There are many ways to connect and use PE: VPN, RDP, open the application ports on the firewall and do a public NAT for your PE app server (I didn't test this, since it could be a security risk). The option I settled on was RDP, which supports redirection of printers and ports (see next section for printing...) Testing over a VPN connection I noticed a sluggishness in PE - which I assume is due to the network latency. There is not much data going back and fourth, but instead hundreds of little requests to the app server every minute. When you add a 100 millisecond latency to each request, it really adds up to a bad user experience. I assume that opening the application on the firewall would have the same results. So - RDP it is then. RDP is only sending bitmap image data, which may be more data, but the application will run much faster. I use a SSL-VPN 2000 from sonicwall to manage the connectivity, and a couple of XP virtual machines as the hosts. The bandwidth used per workstation comes to about (from the host network's point of view) 6KBps ingress and 1.5KBps egress (or 48 Kbps up / 12Kbps down if you count in bits). These are average numbers - the traffic fluctuates with use, so plan on twice the total for a good experience.
Printing
Now for the tricky part, as your ticket printer probably has a parallel port, and your laptop probably does not have a parallel port. In addition, the "forward printers" feature in RDP will not create a permanent printer name for tix_printserver to use
- First, I got an adapter cable to connect my boca miniMB as a usb printer.

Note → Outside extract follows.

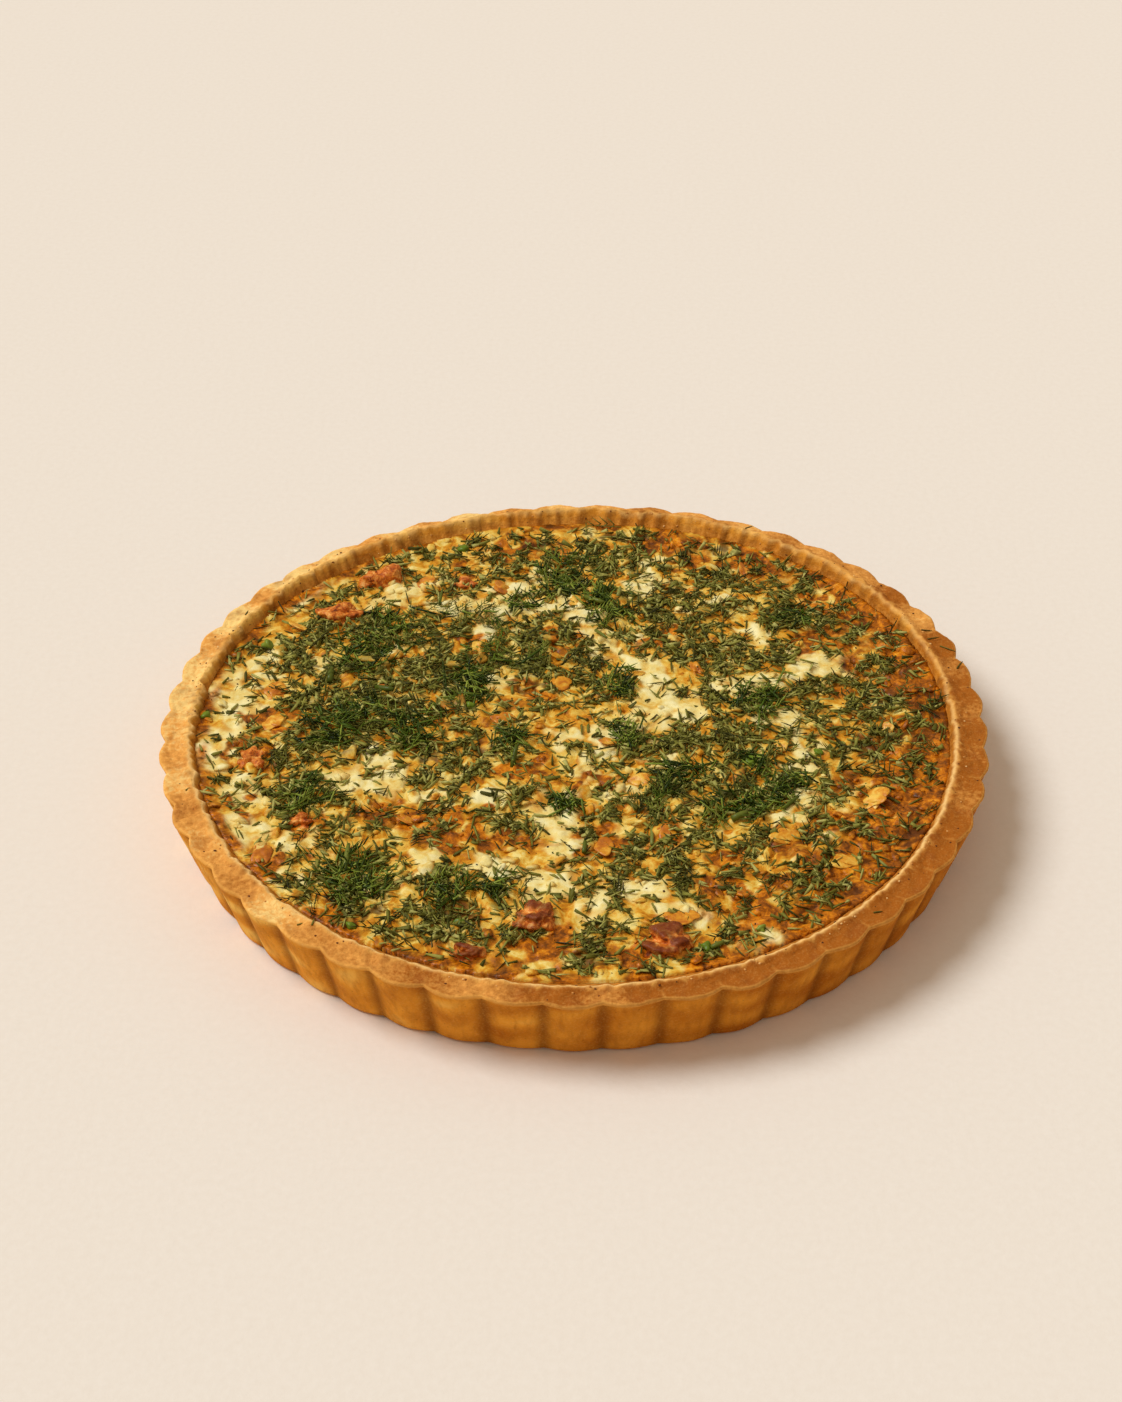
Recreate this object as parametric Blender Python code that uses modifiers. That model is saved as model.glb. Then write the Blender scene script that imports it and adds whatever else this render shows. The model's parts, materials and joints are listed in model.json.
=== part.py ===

- In order to print anything you need to install the printer on the local laptop. I use the boca drivers for this, but it may not matter which driver you use, since it is just going to forward raw port data to the printer.
- After setting up the usb printer, go to printer properties > ports > check the "enable printer pooling" checkbox, and also check the "com 3" port. There will now be 2 ports checked; USB001 as the first, and COM3.
- Now on the host machine (the one you RDP to) create a local printer, and have it point to COM3. Use the printer driver for the ticket printer.
- Configure your RDP terminal services connection to "forward ports". No need to "forward printers", since we are doing it manually.
- Print a test ticket on the host printer and also the local laptop printer. Both should print a test ticket.
- On the host machine, start tix_printserver.exe, and point it at the printer you just created.
- If COM3 is forwarding, check device manager on the host, and disable the COM3 port if present. This will force the host OS to send it to the RDP COM3 instead of a physical COM3.
- If your laptop has an LPT port, you can set the host to print to LPT1, and it will send it directly to the laptop's lpt1 port (without the need to install a printer on the laptop) You will need to disable LPT1 on the host device manager > ports.